• **TASK DETAILS**
Collect all lines from the listing that include the string "Continue".

(begin)

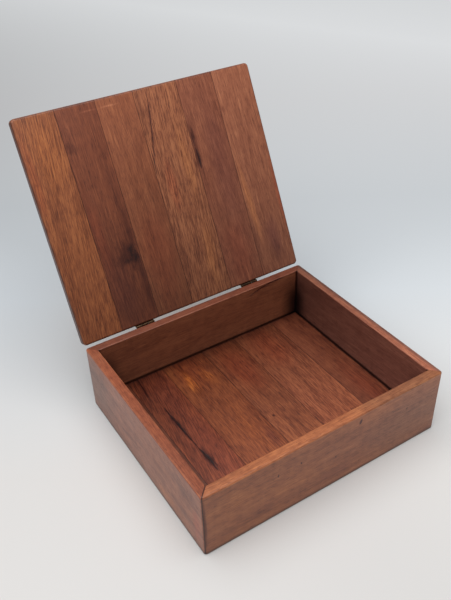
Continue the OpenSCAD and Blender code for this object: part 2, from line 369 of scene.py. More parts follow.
WALL_WOODS: dict[WallName, WoodFinish] = {
    WallName.FRONT: WoodFinish(
        body=(0.291, 0.0925, 0.0378), seed=21.0, fade=(0.93, 1.22), wave=4.0, wave_length=90.0,
        streaks=0.6, shimmer=0.75,
        patches=(
            Patch(Mark.PIN, 39.75, 34.25, 4.8, 2.4, 1.0, 7.0, 6.0, -74, 0.5, 0.15),
            Patch(Mark.PIN, -69.5, 18.5, 2.8, 1.3, 0.95, 7.0, 6.0, -80, 0.5, 0.15),
            Patch(Mark.PIN, -40, 19.25, 2.4, 1.4, 0.9, 7.0, 6.0, -110, 0.5, 0.15),
            Patch(Mark.PIN, 109.75, 15.5, 2.2, 1.3, 0.8, 7.0, 6.0, -80, 0.5, 0.15),
            Patch(Mark.PIN, 7.75, -0.75, 2.6, 1.0, 0.8, 7.0, 6.0, -90, 0.5, 0.15),
            Patch(Mark.PURPLE, 110, 0, 110, 60, 0.5), Patch(Mark.WARM, -95, 0, 100, 70, 1.0),
            Patch(Mark.SHADE, 4, 0, 70, 70, 0.22), Patch(Mark.GREY, 118, -6, 100, 60, 0.75),
            Patch(Mark.SMUDGE, -159.0, -2, 3.0, 50, 1.0, softness=0.7),
            Patch(Mark.SHADE, 110, 45, 100, 3.0, 0.6, softness=0.6),
            Patch(Mark.GREY, 110, 45, 90, 4.0, 0.8, softness=0.6),
            Patch(Mark.PURPLE, 10, -26, 30, 14, 0.6), Patch(Mark.PURPLE, -88, -20, 18, 16, 0.45),
            Patch(Mark.GOLD, -122, 14, 50, 24, 0.2), Patch(Mark.GOLD, -40, -6, 34, 18, 0.2),
            Patch(Mark.PALE, 82, 30, 16, 5, 0.5, turn=20, ragged=0.7),
            Patch(Mark.PALE, 66, 6, 12, 4, 0.35, turn=50, ragged=0.7),
            Patch(Mark.SHADE, -110, 30, 30, 4, 0.3, ragged=0.8),
        ),
    ),
    WallName.BACK: WoodFinish(
        body=(0.21, 0.069, 0.033), seed=22.0, slant=-0.6, streaks=0.7,
        patches=(
            Patch(Mark.SMUDGE, -94, 40.5, 22, 2.2, 0.55, turn=-9, out=-6, ragged=0.5),
        ),
        checks=(Check(-126, -70, 43.0, drift=-8.5, bow=3.2, width=2.0, ragged=1.0),),
    ),
    WallName.LEFT: WoodFinish(
        body=(0.3, 0.107, 0.06), seed=23.0, wave=4.0, streaks=0.65, shimmer=0.75,
        patches=(
            Patch(Mark.SHADE, 98, 16, 34, 20, 0.8, ragged=1.2),
            Patch(Mark.SHADE, 112, 24, 16, 10, 0.7, ragged=1.4),
            Patch(Mark.SHADE, 92, -16, 20, 8, 0.5, ragged=1.2),
            Patch(Mark.SHADE, -32, -14, 34, 5, 0.8, turn=-8, ragged=0.9),
            Patch(Mark.RED, 122, -10, 10, 34, 1.0), Patch(Mark.GREY, -116, 0, 60, 60, 1.0),
            Patch(Mark.GREY, -134, -6, 12, 50, 0.8), Patch(Mark.GOLD, 60, -30, 50, 9, 0.35),
            Patch(Mark.PALE, -60, 26, 60, 14, 0.35), Patch(Mark.WARM, 90, 0, 80, 60, 0.5),
        ),
    ),
    WallName.RIGHT: WoodFinish(
        body=(0.248, 0.102, 0.065), seed=24.0, fade=(1.4, 0.61), slant=0.6, streaks=0.7,
    ),
}


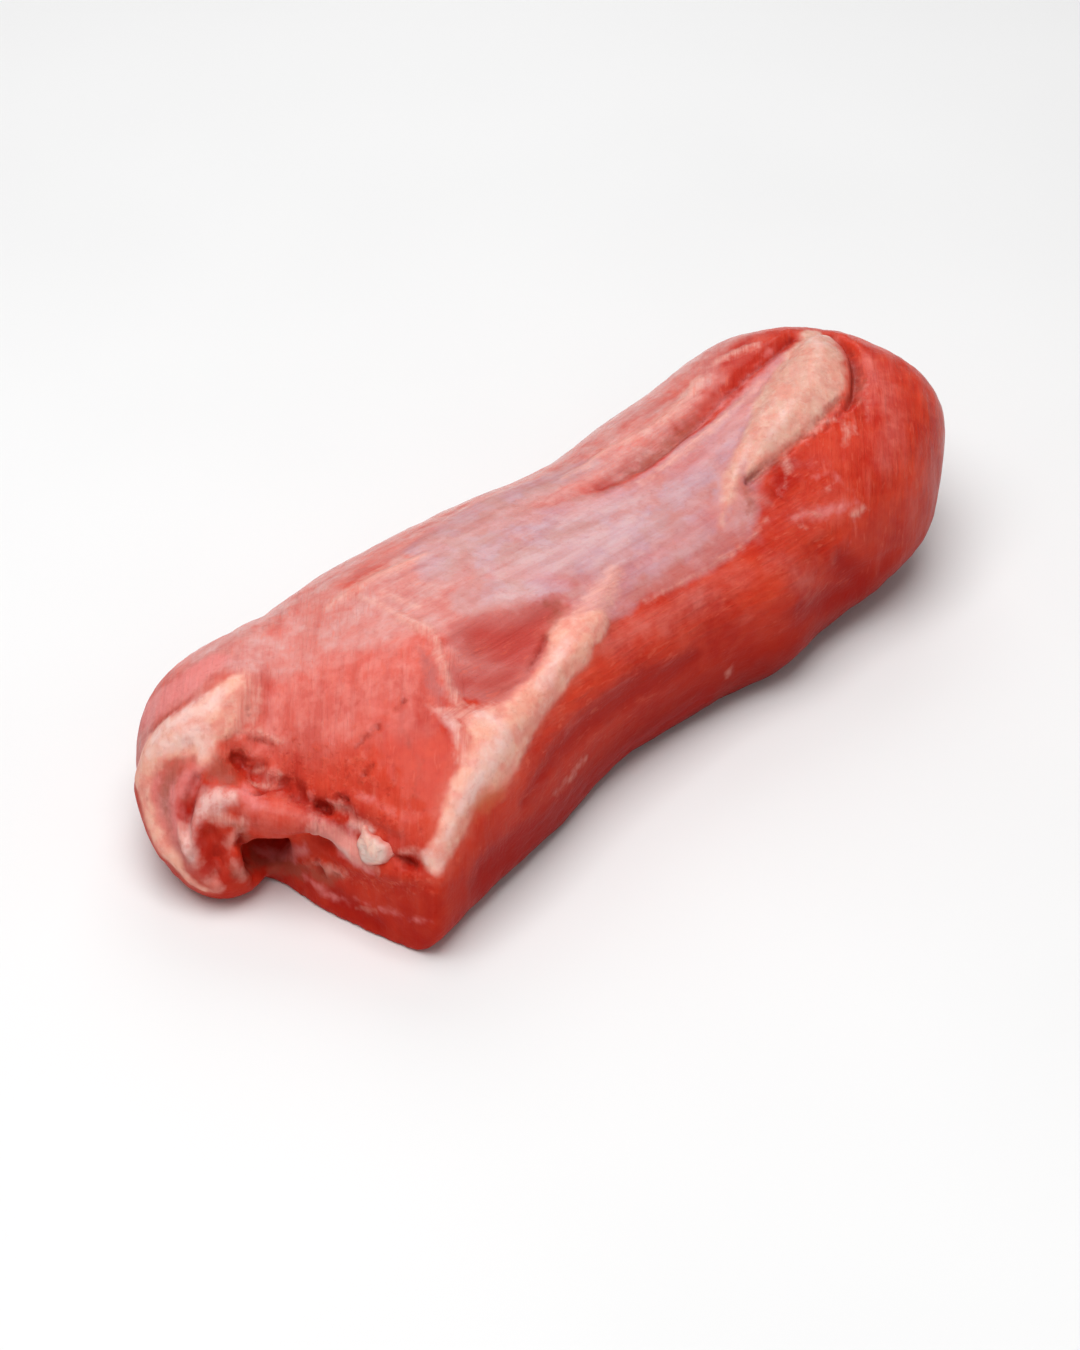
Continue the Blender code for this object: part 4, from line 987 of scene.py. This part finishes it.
def meat_material(hues):
    """Muscle, silverskin, fat and creases in one skin, each laid over the one below by its depth."""
    look = MeatLook("raw veal")
    medium, mottle, shreds = look.patches("medium"), look.patches("mottle"), look.patches("shreds")
    fat, raw, torn, ragged = look.edge("fat"), look.edge("raw"), look.edge("torn"), look.edge("ragged")
    blushing = look.plus(look.level(look.bundles, 0.0, 1.0, 0.42, 0.56), look.times(mottle, 0.3))
    veiling = look.plus(look.level(look.fibres, 0.0, 1.0, 0.6, 0.7), look.times(mottle, 0.2))
    veil = look.times(look.edge("veil"), veiling)
    film = look.times(look.edge("film"), look.level(look.depth("film"), 0.0, 9.0, 0.62, 1.0))
    bare = look.rest(look.most(fat, film))
    lean = look.rest(look.times(fat, 0.8))
    lit = look.level(look.high, 8.0, 36.0, 0.15, 1.0)
    hollows = look.times(look.level(look.depth("relief"), 0.05, -0.45), look.between(ragged, 0.22, 0.45))
    ridges = look.times(look.level(look.depth("relief"), 0.1, 0.5), look.between(ragged, 0.16, 0.45))
    past_lobe = look.level(look.lengthwise, -92.0, -84.0, 0.0, 0.3)
    skin = look.layers(
        muscle_colour(look, hues),
        (hues.blush, look.edge("blush"), blushing),
        (look.layers(hues.veil_rosy, (hues.veil, medium)), veil),
        (silverskin_colour(look, hues), film, look.level(look.fibres, 0.0, 1.0, 0.87, 0.95)),
        (window_colour(look, hues), look.edge("deep")),
        (hues.muscle_fibre, torn, shreds, 0.5),
        (hues.raw, torn, look.patches("holes"), 0.6),
        # Coral: bright cut muscle, and painted light along the head's right edge (head_rim).
        (hues.coral, look.edge("coral"), look.level(shreds, 0.0, 1.0, 0.35, 0.6)),
        # Umber: brownish skin, and painted shade along the pad's lower edge and the crease's lower border.
        (hues.umber, look.edge("umber"), 0.7),
        # Rosy: pink skin, and painted light in the cavity under the tongue.
        (hues.rosy, look.edge("rosy"), 0.75),
        # Pale: loose membranes, and painted highlights in the spots on the head.
        (hues.membrane, look.edge("pale"), look.level(look.fibres, 0.0, 1.0, 0.45, 0.8)),
        (hues.fat_edge, look.edge("under_fat", look.plus(look.depth("fat"), 1.8)), look.rest(raw), 0.3),
        (fat_colour(look, hues), fat, 0.94),
        (hues.stain, look.edge("stain"), 0.7),
        # Sheen: the lobe's glossy white membrane, and painted highlight on the rim, seams, pad and strip.
        (hues.sheen, look.edge("sheen"), look.level(mottle, 0.0, 1.0, 0.7, 0.35)),
        (hues.raw, look.patches("specks"), 0.14),
        # Painted light: shade in the hollows of the fine lumps, highlights on their ridges, glints along the
        # fibres, shade in creases.
        (look.layers(hues.raw, (hues.crease, ragged)), hollows, lean),
        (hues.blush, lean, lit, ridges),
        (hues.muscle_fibre, look.along_fibres("glints"), bare, lit, past_lobe),
        (hues.crease, look.edge("dark"), 0.7),
    )
    dull = look.between(fat, look.level(look.fibres, 0.0, 1.0, 0.4, 0.5), 0.5)
    dull = look.between(film, dull, look.level(look.patches("clouds"), 0.0, 1.0, 0.33, 0.42))
    damp = look.level(look.most(look.times(veil, 0.8), film), 0.0, 1.0, 0.4, 0.7)
    coat = look.times(damp, look.level(look.high, 14.0, 42.0, 0.02, 1.0))
    grain = look.plus(look.times(look.fibres, 0.6), look.times(look.bundles, 0.8))
    height = look.plus(
        look.times(grain, look.calc("MULTIPLY_ADD", bare, 0.10, 0.02)),
        look.times(look.patches("grains"), fat, 0.025),
        look.times(look.threads, film, 0.06),
        look.times(torn, shreds, 0.15),
        look.times(look.patches("pores"), 0.05),
    )
    return look.wet_surface(hues, {"Base Color": skin, "Roughness": dull, "Coat Weight": coat}, height)


def fat_material(hues):
    """Bare white fat: cream and grainy, pinker where it sinks into the meat."""
    look = Look("white fat")
    grains = look.patches("white_grains")
    skin = look.layers(
        hues.fat_white,
        (hues.fat_light, look.patches("white_warm")),
        (hues.fat_pink, grains, 0.3),
        (hues.fat_foot, look.level(look.depth("above"), 0.0, 2.0, 1.0, 0.0)),
    )
    values = {"Base Color": skin, "Roughness": look.level(grains, 0.0, 1.0, 0.4, 0.52), "Coat Weight": 0.8}
    return look.wet_surface(hues, values, look.times(grains, 0.12))


def floor_material(settings):
    """A pale, dull table top, barely clouded."""
    look = Look("pale table")
    shade = tuple(0.975 * part for part in settings.floor_colour)
    top = look.layers(settings.floor_colour, (shade, look.patches("table")))
    return look.surface({"Base Color": top, "Roughness": 0.7, "Specular IOR Level": 0.2})


# Stage


def soft_box(name, power, side, place):
    """A square soft light that faces the meat."""
    light = bpy.data.lights.new(name, "AREA")
    light.shape = "SQUARE"
    light.size = side
    light.energy = power
    lamp = bpy.data.objects.new(name, light)
    lamp.location = place
    lamp.rotation_euler = (Vector(place) - LIGHTS_AIM).to_track_quat("Z", "Y").to_euler()
    bpy.context.scene.collection.objects.link(lamp)


def light_room(scene, strength):
    """Fills the room with an even white light."""
    scene.world = bpy.data.worlds.new("room")
    scene.world.use_nodes = True
    sky = scene.world.node_tree.nodes["Background"]
    sky.inputs["Color"].default_value = (1.0, 1.0, 1.0, 1.0)
    sky.inputs["Strength"].default_value = strength


def place_camera(scene, settings):
    """Looks at the meat from the photograph's angle and distance."""
    turn, rise = settings.azimuth, settings.elevation
    back = Vector((math.sin(turn) * math.cos(rise), -math.cos(turn) * math.cos(rise), math.sin(rise)))
    right = Vector((math.cos(turn), math.sin(turn), 0.0))
    up = back.cross(right)
    camera = bpy.data.objects.new("camera", bpy.data.cameras.new("camera"))
    camera.data.lens = settings.lens
    camera.rotation_euler = Matrix((right, up, back)).transposed().to_euler()
    camera.location = VIEW_CENTRE + VIEW_DISTANCE * back
    scene.collection.objects.link(camera)
    scene.camera = camera


# Settings


def linear(red, green, blue):
    """The scene's linear colour for a screen colour given in 0 to 255."""
    return tuple(
        level / 12.92 if level <= 0.04045 else ((level + 0.055) / 1.055) ** 2.4
        for level in (red / 255, green / 255, blue / 255)
    )


def colour(name, description, screen):
    return FloatVectorProperty(
        name=name, description=description, subtype="COLOR", size=3, min=0.0, max=1.0, default=linear(*screen)
    )


def number(name, description, default, **kind):
    return FloatProperty(name=name, description=description, default=default, **kind)


def length(name, description, default):
    return number(name, description, default, min=0.0, unit="LENGTH", precision=5)


def power(name, description, default):
    return number(name, description, default, min=0.0, unit="POWER")


def angle(name, description, degrees):
    return number(name, description, math.radians(degrees), subtype="ANGLE")


class MeatSettings(bpy.types.PropertyGroup):
    """Sizes and colours of the meat and its white fat"""

    skin_detail: length("Skin detail", "Distance between the skin's points", 0.85 * MM)
    soften_times: IntProperty(name="Softening", description="Smoothing passes", default=16, min=0)
    swell: length("Swell", "Height of the muscle's soft lumps", 0.7 * MM)
    fibre_depth: length("Fibre depth", "Depth of the grooves between fibres", 0.14 * MM)
    ruffle: length("Ruffle", "Height of the torn folds at the cut end", 0.7 * MM)
    glow_depth: length("Glow depth", "How far light spreads inside the tissue", 2.5 * MM)
    muscle: colour("Muscle", "Bright cut muscle", (214, 62, 38))
    muscle_deep: colour("Deep muscle", "Darker muscle between bundles", (188, 34, 18))
    muscle_bright: colour("Bright muscle", "Orange-red flecks in the muscle", (224, 82, 52))
    # Also the colour of the painted glints along the fibres.
    muscle_fibre: colour("Muscle fibre", "Light fibres in the muscle", (226, 104, 82))
    # Partly the lobe's own deep red, and partly painted shade low down and in the hollows of the fine lumps.
    raw: colour("Raw muscle", "The wettest, reddest muscle in folds and at the foot", (164, 16, 6))
    # Also painted highlight on the ridges of the fine lumps.
    blush: colour("Blush", "Pale pink muscle at the thick end", (228, 134, 124))
    veil: colour("Veil", "Muscle seen through a thin skin", (218, 168, 162))
    veil_rosy: colour("Rosy veil", "The thin skin's redder patches", (216, 142, 134))
    silverskin: colour("Silverskin", "The skin over the middle", (196, 147, 143))
    silverskin_lilac: colour("Lilac silverskin", "The skin's cooler patches", (190, 152, 164))
    silverskin_grey: colour("Grey silverskin", "The skin's duller flecks", (190, 150, 150))
    silverskin_light: colour("Light silverskin", "The skin's lightest clouds", (216, 180, 182))
    silverskin_shadow: colour("Silverskin threads", "Threads and shadows in the skin", (196, 126, 120))
    window: colour("Window", "Dark muscle under clear skin", (188, 82, 74))
    window_thin: colour("Window's edge", "That muscle where the skin over it thickens", (196, 104, 98))
    window_red: colour("Window red", "The reddest of that muscle", (188, 66, 58))
    # Partly the lobe's glossy white membrane, partly painted highlight on the rim, seams, pad and strip.
    sheen: colour("Sheen", "Glossy white skin on folds", (246, 212, 204))
    # Partly brownish skin, partly painted shade along the pad's lower edge and the crease's lower border.
    umber: colour("Umber", "Brownish dried and shadowed skin", (160, 78, 62))
    stain: colour("Stain", "Ochre stains on the edge of the fat", (206, 104, 66))
    # Along the head's right edge (head_rim) this is painted light.
    coral: colour("Coral", "Bright cut muscle at both ends", (214, 78, 60))
    # In the cavity under the tongue this is painted light.
    rosy: colour("Rosy skin", "Pink skin at the thick end", (232, 136, 132))
    # On the spots on the head this is painted highlight.
    membrane: colour("Membrane", "Loose pale threads and skins", (230, 166, 152))
    lump_detail: length("Lump detail", "Distance between the points of the white fat", 0.4 * MM)
    fat: colour("Fat", "The fat seams and pad", (242, 178, 156))
    fat_edge: colour("Fat edge", "Muscle that shows through the fat's thin edge", (226, 128, 110))
    fat_pink: colour("Pink fat", "Pinker patches of the fat", (236, 154, 138))
    fat_light: colour("Light fat", "The fat's light grains", (242, 198, 180))
    fat_dull: colour("Dull fat", "The drier fat toward the far end", (204, 164, 148))
    fat_white: colour("White fat", "The white lump at the cut", (222, 192, 181))
    fat_foot: colour("Foot of the white fat", "The lump where it sinks into the meat", (226, 134, 122))
    shade: colour("Shade", "The darkest muscle, low on the sides", (92, 20, 14))
    # Painted shade in creases, grooves, pits and the hollows of the fine lumps.
    crease: colour("Crease", "Dark creases and pits", (138, 20, 14))


class StageSettings(bpy.types.PropertyGroup):
    """The table, the lights and the camera"""

    floor_colour: colour("Floor", "The table under the meat", (240, 240, 240))
    floor_side: length("Floor side", "Width of the table", 4.0)
    key_power: power("Key light", "Power of the overhead soft box", 9.6)
    back_power: power("Back light", "Power of the soft box behind the meat", 3.0)
    fill_power: power("Fill light", "Power of the soft box by the camera", 0.9)
    room_light: number("Room light", "Strength of the even light around", 0.22)
    azimuth: angle("Camera azimuth", "Turn of the camera about the meat", -42.0)
    elevation: angle("Camera elevation", "Height of the camera as an angle", 40.0)
    lens: number("Lens", "Focal length in millimetres", 85.0)


# Operators and panel


class TENDERLOIN_OT_meat(bpy.types.Operator):
    """Make the meat's skin with its fat seams, silverskin, creases and fibres"""

    bl_idname = "tenderloin.meat"
    bl_label = "Meat"

    def execute(self, context):
        settings = context.scene.tenderloin_meat
        solid = new_piece("meat", merged_copy("tenderloin"))
        piece = even_skin(solid, settings.skin_detail, settings.soften_times)
        points = mesh_points(piece.data)[0] / MM
        tissues = {name: inside(points, routes.values()) for name, routes in MARKS.items()}
        tissues["relief"] = carve(piece.data, tissues, settings)
        keep_on_mesh(piece.data, tissues)
        finished(piece, meat_material(settings))
        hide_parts("tenderloin")
        return {"FINISHED"}


class TENDERLOIN_OT_white_fat(bpy.types.Operator):
    """Make the lump of white fat at the cut end"""

    bl_idname = "tenderloin.white_fat"
    bl_label = "White fat"

    def execute(self, context):
        settings = context.scene.tenderloin_meat
        piece = fat_lump("fat_nodule", NODULE, settings.lump_detail)
        keep_on_mesh(piece.data, {"above": height_over(piece, bpy.data.objects["meat"])})
        finished(piece, fat_material(settings))
        return {"FINISHED"}


class TENDERLOIN_OT_stage(bpy.types.Operator):
    """Lay the pale table, hang the soft lights and place the camera"""

    bl_idname = "tenderloin.stage"
    bl_label = "Stage"

    def execute(self, context):
        settings = context.scene.tenderloin_stage
        work = bmesh.new()
        bmesh.ops.create_grid(work, x_segments=1, y_segments=1, size=settings.floor_side / 2)
        floor = new_piece("table", work)
        floor.data.materials.append(floor_material(settings))
        for name, (side, place) in SOFT_LIGHTS.items():
            soft_box(name + "_light", getattr(settings, name + "_power"), side, place)
        light_room(context.scene, settings.room_light)
        place_camera(context.scene, settings)
        context.scene.view_settings.view_transform = "Standard"
        return {"FINISHED"}


class VIEW3D_PT_tenderloin(bpy.types.Panel):
    """The meat's and the stage's settings, and the buttons that make them"""

    bl_label = "Veal tenderloin"
    bl_space_type = "VIEW_3D"
    bl_region_type = "UI"
    bl_category = "Tenderloin"

    def draw(self, context):
        for group_name in ("tenderloin_meat", "tenderloin_stage"):
            settings = getattr(context.scene, group_name)
            for name in settings.__annotations__:
                self.layout.prop(settings, name)
        for operator in OPERATORS:
            self.layout.operator(operator.bl_idname)


OPERATORS = (TENDERLOIN_OT_meat, TENDERLOIN_OT_white_fat, TENDERLOIN_OT_stage)
CLASSES = (MeatSettings, StageSettings, *OPERATORS, VIEW3D_PT_tenderloin)


def register():
    for item in CLASSES:
        bpy.utils.register_class(item)
    bpy.types.Scene.tenderloin_meat = PointerProperty(type=MeatSettings)
    bpy.types.Scene.tenderloin_stage = PointerProperty(type=StageSettings)


def unregister():
    del bpy.types.Scene.tenderloin_stage
    del bpy.types.Scene.tenderloin_meat
    for item in reversed(CLASSES):
        bpy.utils.unregister_class(item)


def main():
    register()
    bpy.ops.tenderloin.meat()
    bpy.ops.tenderloin.white_fat()
    bpy.ops.tenderloin.stage()


if __name__ == "__main__":
    main()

(end)

• **SOLUTION TO THE EXERCISE**
Continue the OpenSCAD and Blender code for this object: part 2, from line 369 of scene.py. More parts follow.
Continue the Blender code for this object: part 4, from line 987 of scene.py. This part finishes it.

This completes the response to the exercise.